Beginning in June 2009, SRVB began servicing what would ultimately become four CDCs, including three CDCs in Mexico and one in the Dominican Republic. SRVB voluntarily severed its relationship with the CDCs by May 2011, but only after processing at least $1.5 billion in transactions on behalf of the CDCs. SRVB’s anti-money laundering program related to the CDCs was deficient in several key areas
SRVB failed to:
• appropriately monitor at least $1.5 billion in transactions conducted on behalf of the CDCs;
• properly detect and report suspicious activity occurring within the CDC accounts and file Suspicious Activity Reports on a timely basis;
• conduct sufficient enhanced due diligence on the CDCs;
• have a BSA officer or other personnel with sufficient experience to operate an AML program;
• provide adequate training to its employees concerning anti-money laundering;
• retain qualified periodic independent testers for its anti-money laundering program, as required by the BSA.

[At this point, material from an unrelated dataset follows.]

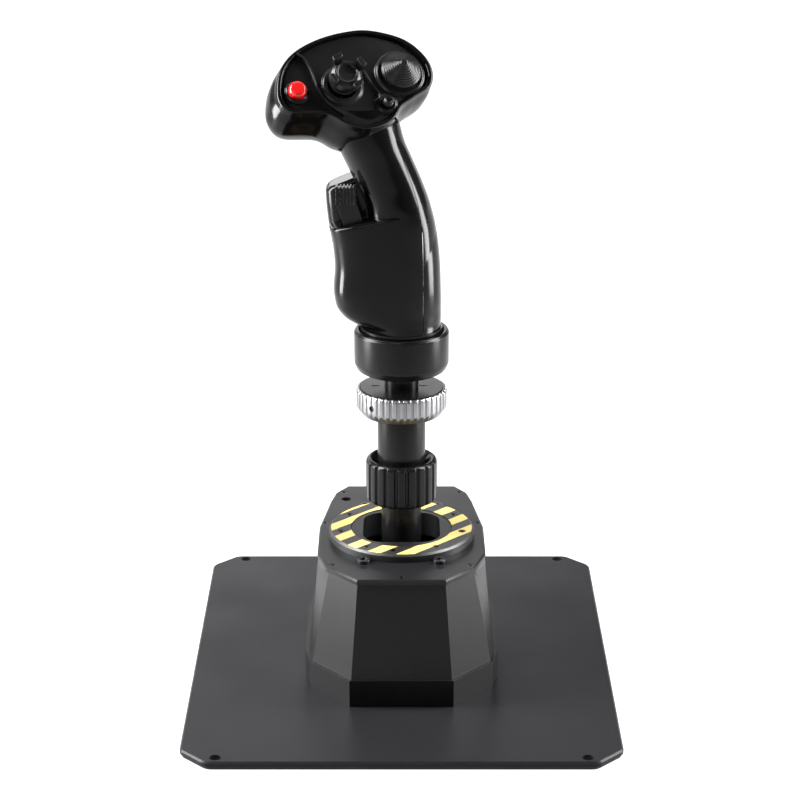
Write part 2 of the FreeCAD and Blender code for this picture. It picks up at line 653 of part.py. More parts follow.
def spring_leg_hole(start, end, axis, side):
    """Hole for a spring's straight leg, beside the pivot at the coil's radius."""
    aside = side * SPRING_RADIUS
    if axis == "x":
        return rod(SPRING_WIRE + 0.3, (side * start, aside, GIMBAL_Z), (side * end, aside, GIMBAL_Z))
    return rod(SPRING_WIRE + 0.3, (aside, side * start, GIMBAL_Z), (aside, side * end, GIMBAL_Z))


def pitch_bearings():
    rings = [ring_along(BEARING_RADIUS, PIVOT_RADIUS + RUNNING_GAP, side * UPRIGHT_INNER,
                        side * UPRIGHT_OUTER, "x") for side in (-1, 1)]
    return group(rings)


def roll_bearings():
    inner = YOKE_HALF_Y - YOKE_WALL
    rings = [ring_along(BEARING_RADIUS, PIVOT_RADIUS + RUNNING_GAP, side * inner, side * YOKE_HALF_Y, "y")
             for side in (-1, 1)]
    return group(rings)


def coil(length):
    """Torsion spring along +Z from the origin, with a straight leg at each end."""
    pitch = (length - 2 * SPRING_WIRE) / SPRING_TURNS
    path = Part.makeLongHelix(pitch, pitch * SPRING_TURNS, SPRING_RADIUS)
    climb = pitch / (2 * math.pi)
    profile = Part.Wire(Part.makeCircle(SPRING_WIRE, vec(SPRING_RADIUS, 0, 0), vec(0, SPRING_RADIUS, climb)))
    shell = Part.Wire(path.Edges).makePipeShell([profile], True, True)
    body = Part.Solid(Part.Shell(shell.Faces))
    if body.Volume < 0:
        body.reverse()
    body.translate(vec(0, 0, SPRING_WIRE))
    low = Part.makeCylinder(SPRING_WIRE, SPRING_LEG + SPRING_WIRE, vec(SPRING_RADIUS, 0, -SPRING_LEG))
    high = Part.makeCylinder(SPRING_WIRE, SPRING_LEG + SPRING_WIRE,
                             vec(SPRING_RADIUS, 0, length - SPRING_WIRE))
    return body.fuse([low, high])


def centring_springs(axis, start, length):
    springs = []
    for side in (-1, 1):
        spring = coil(length)
        if axis == "x":
            spring.rotate(vec(0, 0, 0), vec(0, 1, 0), 90)
            spring.rotate(vec(0, 0, 0), vec(1, 0, 0), 90)
            spring.translate(vec(start, 0, GIMBAL_Z))
        else:
            spring.rotate(vec(0, 0, 0), vec(1, 0, 0), -90)
            spring.translate(vec(0, start, GIMBAL_Z))
        if side < 0:
            spring.rotate(vec(0, 0, GIMBAL_Z), vec(0, 0, 1), 180)
        springs.append(spring)
    return group(springs)


SPRING_CLEARANCE = 0.5


def pitch_springs():
    return centring_springs("x", YOKE_HALF_X + SPRING_CLEARANCE, SPRING_BAY - 2 * SPRING_CLEARANCE)


def roll_springs():
    return centring_springs("y", BLOCK_HALF + SPRING_CLEARANCE, SPRING_BAY - 2 * SPRING_CLEARANCE)


def pitch_yoke():
    """Rectangular ring that swings fore and aft and carries the roll bearings."""
    low = GIMBAL_Z - YOKE_HALF_HEIGHT
    high = GIMBAL_Z + YOKE_HALF_HEIGHT
    ring = block(-YOKE_HALF_X, YOKE_HALF_X, -YOKE_HALF_Y, YOKE_HALF_Y, low, high)
    inner_x = YOKE_HALF_X - YOKE_WALL
    inner_y = YOKE_HALF_Y - YOKE_WALL
    ring = ring.cut(block(-inner_x, inner_x, -inner_y, inner_y, low - 1, high + 1))
    parts = [ring]
    for side in (-1, 1):
        parts.append(rod(PIVOT_RADIUS, (side * inner_x, 0, GIMBAL_Z), (side * PIVOT_END, 0, GIMBAL_Z)))
        start = (side * SENSOR_POST_AT, YOKE_HALF_Y - 1, GIMBAL_Z)
        parts.append(rod(SENSOR_POST_RADIUS, start, (side * SENSOR_POST_AT, ROLL_SENSOR_AT, GIMBAL_Z)))
    yoke = fuse_all(parts)
    cutters = [rod(BEARING_RADIUS, (0, -YOKE_HALF_Y - 1, GIMBAL_Z), (0, YOKE_HALF_Y + 1, GIMBAL_Z))]
    for side in (-1, 1):
        cutters.append(spring_leg_hole(YOKE_HALF_X - SPRING_LEG, YOKE_HALF_X + 1, "x", side))
        cutters.append(spring_leg_hole(inner_y - 0.5, inner_y + SPRING_LEG + 0.6, "y", side))
    return yoke.cut(group(cutters))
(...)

After a joint investigation by the U.S. Attorney’s Office for the District of New Jersey and the OCC, SRVB agreed to an assessed civil monetary penalty by the OCC of $4. 1 million for the deficiencies in its anti-money laundering program. SRVB has agreed to a concurrent civil monetary penalty by FinCEN of $4.1 million, to be satisfied by one payment to the U.S. Treasury Department on behalf of both actions by the OCC and FinCEN. SRVB also agreed to surrender and forfeit an additional $4.1 million to the United States to resolve the investigation conducted by the U.S. Attorney’s Office for the District of New Jersey and the OCC, for a total penalty of $8.2 million.
U.S. Attorney Fishman credited special agents from the Department of Homeland Security, Homeland Security Investigations and thanked Counsel Elizabeth Ratliff and Noelle Kurtin of the OCC, as well as former Trial Attorney Joseph Markel of the Department of Justice, Asset Forfeiture and Money Laundering Section.
This case was brought in coordination with President Barack Obama’s Financial Fraud Enforcement Task Force. The task force was established to wage an aggressive, coordinated and proactive effort to investigate and prosecute financial crimes. With more than 20 federal agencies, 94 U.S. Attorneys’ offices and state and local partners, it is the broadest coalition of law enforcement, investigatory and regulatory agencies ever assembled to combat fraud. Since its formation, the task force has made great strides in facilitating increased investigation and prosecution of financial crimes; enhancing coordination and cooperation among federal, state and local authorities; addressing discrimination in the lending and financial markets and conducting outreach to the public, victims, financial institutions and other organizations. Over the past three fiscal years, the Justice Department has filed nearly 10,000 financial fraud cases against nearly 15,000 defendants including more than 2,900 mortgage fraud defendants. For more information on the task force, please visit www.stopfraud.gov.
The government is represented by Assistant U.S. Attorneys Evan S. Weitz of the Asset Forfeiture and Money Laundering Unit and Aaron Mendelsohn of the Economic Crimes Unit of the U.S. Attorney’s Office in Newark.